--- Start RECORDS ---

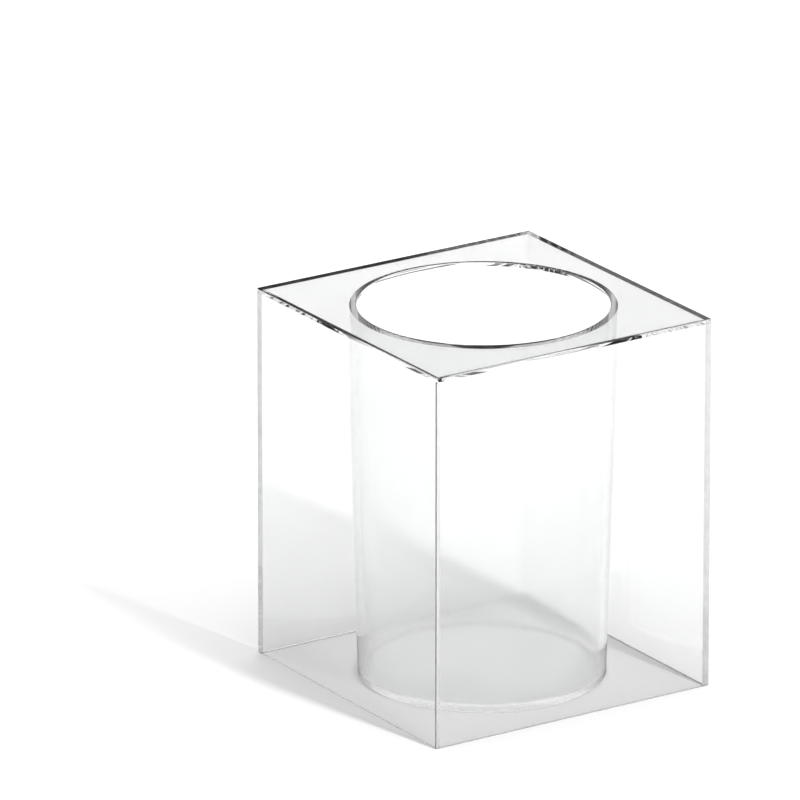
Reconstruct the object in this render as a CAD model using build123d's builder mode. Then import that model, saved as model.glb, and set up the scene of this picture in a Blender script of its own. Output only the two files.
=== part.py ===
from build123d import *
import os

# Pen holder cup in clear acrylic: a square case whose top plate has a round mouth, with a round,
# slightly tapered tube hanging under the mouth and closed by a disc. The seven pieces are cut and
# turned separately and solvent-welded face to face, so nothing moves.
#
# Frame: +Z points up out of the mouth, -Y out of the front panel and +X out of the right panel.
# The origin is the centre of the underside, on the surface that the cup stands on.
# All sizes are in millimetres.

# Driving dimensions: square case
CASE_WIDTH = 80.0  # outer width and depth
CASE_HEIGHT = 95.0
PANEL_THICKNESS = 1.5
TOP_THICKNESS = 1.5
EDGE_RADIUS = 0.4  # outer edges that a hand touches
FOOT_RADIUS = 0.2  # outer edges at the underside

# Driving dimensions: round well
MOUTH_DIAMETER = 61.8  # narrowest part of the mouth, flush with the inside of the tube
LIP_RADIUS = 0.3  # rounding from the top face down into the mouth
TUBE_WALL = 1.8
TUBE_FOOT_DIAMETER = 60.0  # outside of the tube at its lower end
BASE_THICKNESS = 1.8

# Worked out from the driving dimensions
case_half = CASE_WIDTH / 2
inner_half = case_half - PANEL_THICKNESS
corner_centre = case_half - EDGE_RADIUS
panel_height = CASE_HEIGHT - TOP_THICKNESS
mouth_radius = MOUTH_DIAMETER / 2
tube_foot_radius = TUBE_FOOT_DIAMETER / 2

os.makedirs("parts", exist_ok=True)

# Side panels: four alike, mitred at 45 degrees where they meet. Each one carries half of the
# rounded upright corner at either end. The angle turns the panel about +Z from the front.
PANEL_ANGLES = {"front_panel": 0, "right_panel": 90, "back_panel": 180, "left_panel": 270}

for panel_name, angle in PANEL_ANGLES.items():
    with BuildPart() as side_panel:
        with BuildSketch(Plane.XY.rotated((0, 0, angle))):
            with BuildLine():
                Line((-corner_centre, -case_half), (corner_centre, -case_half))
                right_corner = CenterArc((corner_centre, -corner_centre), EDGE_RADIUS, -90, 45)
                left_corner = CenterArc((-corner_centre, -corner_centre), EDGE_RADIUS, -90, -45)
                Polyline(
                    right_corner @ 1,
                    (inner_half, -inner_half),
                    (-inner_half, -inner_half),
                    left_corner @ 1,
                )
            make_face()
        extrude(amount=panel_height)
        # The outer face is wider than the inner one, so its lower edge is the longest there.
        lower_edges = side_panel.edges().group_by(Axis.Z)[0]
        outer_lower_edges = lower_edges.sort_by(SortBy.LENGTH)[-1:] + lower_edges.filter_by(GeomType.CIRCLE)
        fillet(outer_lower_edges, radius=FOOT_RADIUS)
    side_panel.part.label = panel_name
    export_step(side_panel.part, f"parts/{panel_name}.step")

# Top plate: lies on all four panels and on the upper end of the tube. The mouth is cut through
# its centre and its upper rim is lightly rounded.
with BuildPart() as top_plate:
    with BuildSketch(Plane.XY.offset(panel_height)):
        Rectangle(CASE_WIDTH, CASE_WIDTH)
    extrude(amount=TOP_THICKNESS)
    upright_edges = top_plate.edges().filter_by(Axis.Z)
    upper_edges = top_plate.edges().group_by(Axis.Z)[-1]
    fillet(upright_edges + upper_edges, radius=EDGE_RADIUS)
    with BuildSketch(Plane.XY.offset(panel_height)):
        Circle(mouth_radius)
    extrude(amount=TOP_THICKNESS, mode=Mode.SUBTRACT)
    upper_rim = top_plate.edges().filter_by(GeomType.CIRCLE).sort_by(SortBy.RADIUS)[-2:].sort_by(Axis.Z)[-1]
    fillet(upper_rim, radius=LIP_RADIUS)
top_plate.part.label = "top_plate"
export_step(top_plate.part, "parts/top_plate.step")

# Inner tube: hangs under the top plate, flush with the mouth, and narrows towards its lower end.
with BuildPart() as inner_tube:
    with BuildSketch(Plane.XZ):
        with BuildLine():
            Polyline(
                (tube_foot_radius - TUBE_WALL, BASE_THICKNESS),
                (tube_foot_radius, BASE_THICKNESS),
                (mouth_radius + TUBE_WALL, panel_height),
                (mouth_radius, panel_height),
                close=True,
            )
        make_face()
    revolve(axis=Axis.Z)
inner_tube.part.label = "inner_tube"
export_step(inner_tube.part, "parts/inner_tube.step")

# Tube base: a disc as wide as the tube's lower end, welded under it, that stands on the desk.
with BuildPart() as tube_base:
    with BuildSketch():
        Circle(tube_foot_radius)
    extrude(amount=BASE_THICKNESS)
    fillet(tube_base.edges().sort_by(Axis.Z)[0], radius=FOOT_RADIUS)
tube_base.part.label = "tube_base"
export_step(tube_base.part, "parts/tube_base.step")
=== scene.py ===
import math

import bmesh
import bpy
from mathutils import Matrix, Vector


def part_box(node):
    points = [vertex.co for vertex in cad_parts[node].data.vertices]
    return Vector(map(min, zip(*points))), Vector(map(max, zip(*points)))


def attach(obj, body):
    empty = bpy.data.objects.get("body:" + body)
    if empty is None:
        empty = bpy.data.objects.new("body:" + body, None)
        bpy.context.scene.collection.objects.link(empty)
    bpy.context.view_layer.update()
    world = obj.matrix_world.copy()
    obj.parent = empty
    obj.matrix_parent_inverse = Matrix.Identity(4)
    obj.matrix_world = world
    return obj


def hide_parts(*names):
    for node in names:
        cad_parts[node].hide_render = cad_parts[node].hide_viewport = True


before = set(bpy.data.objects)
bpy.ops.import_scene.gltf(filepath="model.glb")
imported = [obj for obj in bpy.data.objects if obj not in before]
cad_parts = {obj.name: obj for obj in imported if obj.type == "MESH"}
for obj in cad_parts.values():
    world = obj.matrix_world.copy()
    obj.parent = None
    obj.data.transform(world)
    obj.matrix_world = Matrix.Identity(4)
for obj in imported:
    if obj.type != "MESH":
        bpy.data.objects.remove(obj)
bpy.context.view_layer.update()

# ---------------------------------------------------------------------------------------------
# Sizes in metres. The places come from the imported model; only the edge roundings are given here.
# ---------------------------------------------------------------------------------------------
MM = 0.001
EDGE_RADIUS = 0.4 * MM
FOOT_RADIUS = 0.2 * MM
LIP_RADIUS = 0.3 * MM

top_low, top_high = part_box("top_plate")
front_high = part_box("front_panel")[1]
tube_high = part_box("inner_tube")[1]
base_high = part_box("tube_base")[1]

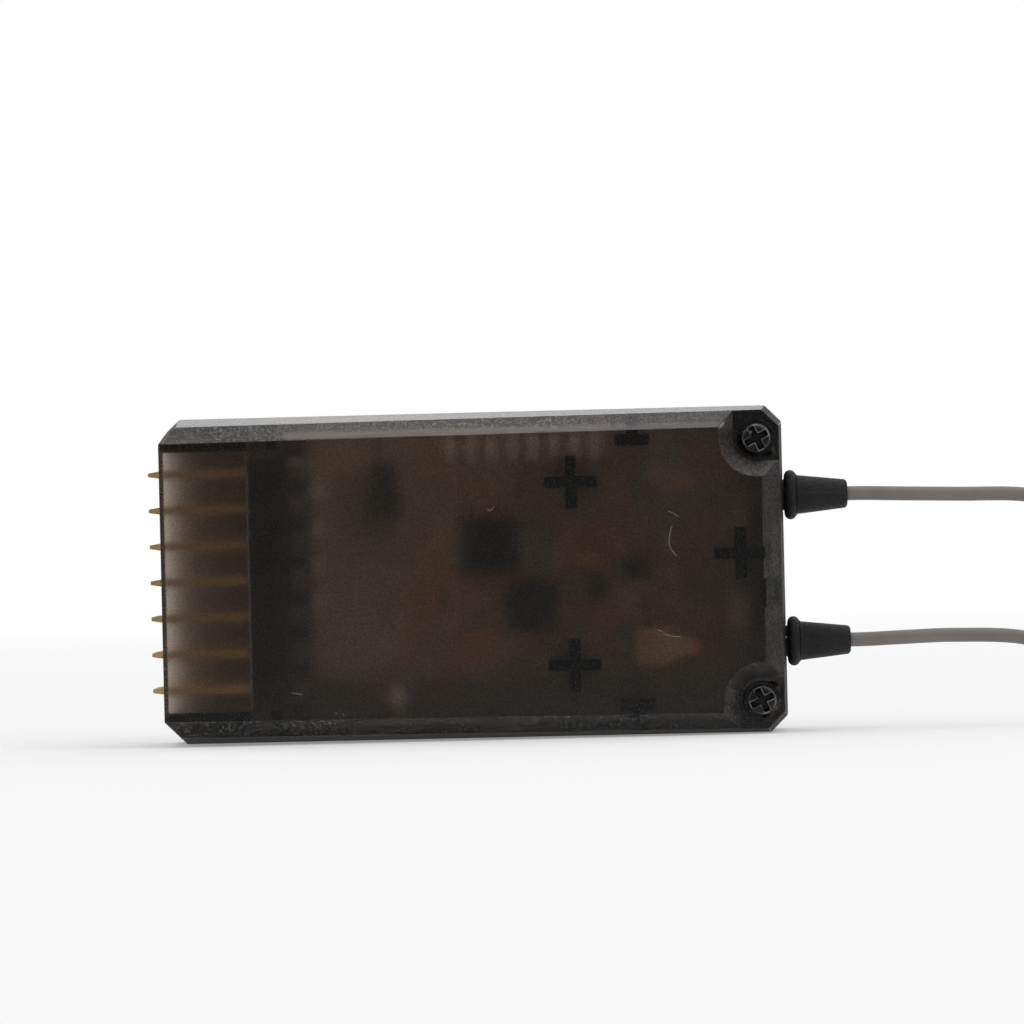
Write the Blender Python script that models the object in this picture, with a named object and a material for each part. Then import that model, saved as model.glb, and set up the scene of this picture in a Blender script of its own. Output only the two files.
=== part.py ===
# Radio control receiver standing on a long narrow side: a drafted, smoked back shell with screw pockets and
# cross posts, a front shell, a circuit board with its chips, a header of 21 pins in an open bay, and two
# coaxial antenna leads that leave through rubber boots.
# Metres. X runs from the pins to the leads, Y from the back shell to the front shell, Z up.
import math

import bmesh
import bpy
import numpy as np

MM = 0.001

# Gaps
FIT = 0.1 * MM  # between fitted hard pieces
SEAT = 0.3 * MM  # between a lead and what it meets

# Header and pins
COLUMNS = 7
ROWS = 3
PITCH = 2.54 * MM
PIN_WIDTH = 0.64 * MM
PIN_TIP_WIDTH = 0.26 * MM
PIN_TIP_TAPER = 1.2 * MM
PIN_TAIL_TAPER = 0.4 * MM
PIN_STANDOUT = 0.93 * MM  # of the tips past the end of the case
TAIL_LENGTH = 1.2 * MM  # of a pin behind the connector board
BLOCK_THICK = 2.0 * MM
BLOCK_NOTCH = 0.3 * MM
CONNECTOR_BOARD_THICK = 0.8 * MM
TAIL_HOLE = 1.1 * MM

# Case
BAY_DEPTH = 6.08 * MM  # from the open end to the header block
PLUG_ROOM = 0.26 * MM  # beyond the outer columns
PLUG_COVER_ROOM = 0.49 * MM  # beyond the outer rows
BAY_WALL = 2.4 * MM
BAY_FACE_WALL = 1.7 * MM
MOUTH = 0.25 * MM  # lead-in round the open end
FACE_WALL = 1.2 * MM
SIDE_WALL = 0.8 * MM
END_WALL = 0.9 * MM
FACE_BEVEL = 1.17 * MM
FRONT_BEVEL = 0.8 * MM
CORNER_CUT = 1.17 * MM
DRAFT = 0.1  # lean of the back shell's sides, for each unit of depth
PARTING_AT_BAY = 7.6 * MM  # depth of the parting line at the open end
RIB_OFFSET = 1.36 * MM  # of the locating ribs from the block's face
RIB_THICK = 0.8 * MM

# Circuit board
BOARD_LENGTH = 31.0 * MM
BOARD_THICK = 1.0 * MM
BOARD_LIFT = 0.3 * MM  # of its middle from the middle row of pins
BOARD_SIDE_GAP = 0.45 * MM
BOARD_END_GAP = 1.68 * MM

# Case screws, their pockets and the corner posts that they join
SCREW_FROM_END = 1.93 * MM
SCREW_FROM_SIDE = 2.35 * MM
HEAD_WIDTH = 2.05 * MM
HEAD_HEIGHT = 0.85 * MM
SHANK_WIDTH = 1.2 * MM
SHANK_LENGTH = 6.4 * MM
SHANK_END_WIDTH = 0.3 * MM
DOME_FLAT = 0.62  # share of the head's radius that stays flat
DOME_FALL = 0.22  # share of the head's height that its rounded rim takes
DRIVE_WIDTH = 0.46 * MM
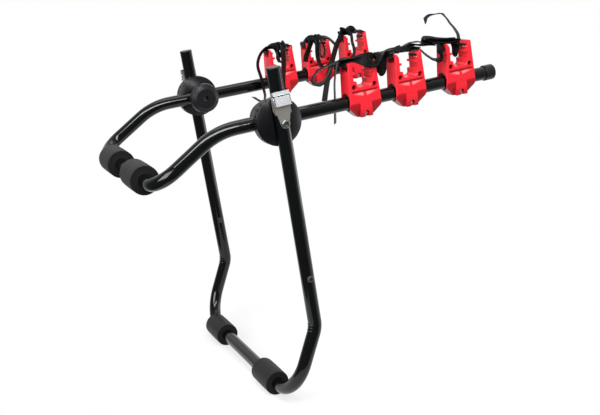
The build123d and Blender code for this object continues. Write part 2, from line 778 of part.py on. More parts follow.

--- End RECORDS ---

Read the entries above, then pull out the lines that include "Write".

## ANSWER IN FULL
Write the Blender Python script that models the object in this picture, with a named object and a material for each part. Then import that model, saved as model.glb, and set up the scene of this picture in a Blender script of its own. Output only the two files.
The build123d and Blender code for this object continues. Write part 2, from line 778 of part.py on. More parts follow.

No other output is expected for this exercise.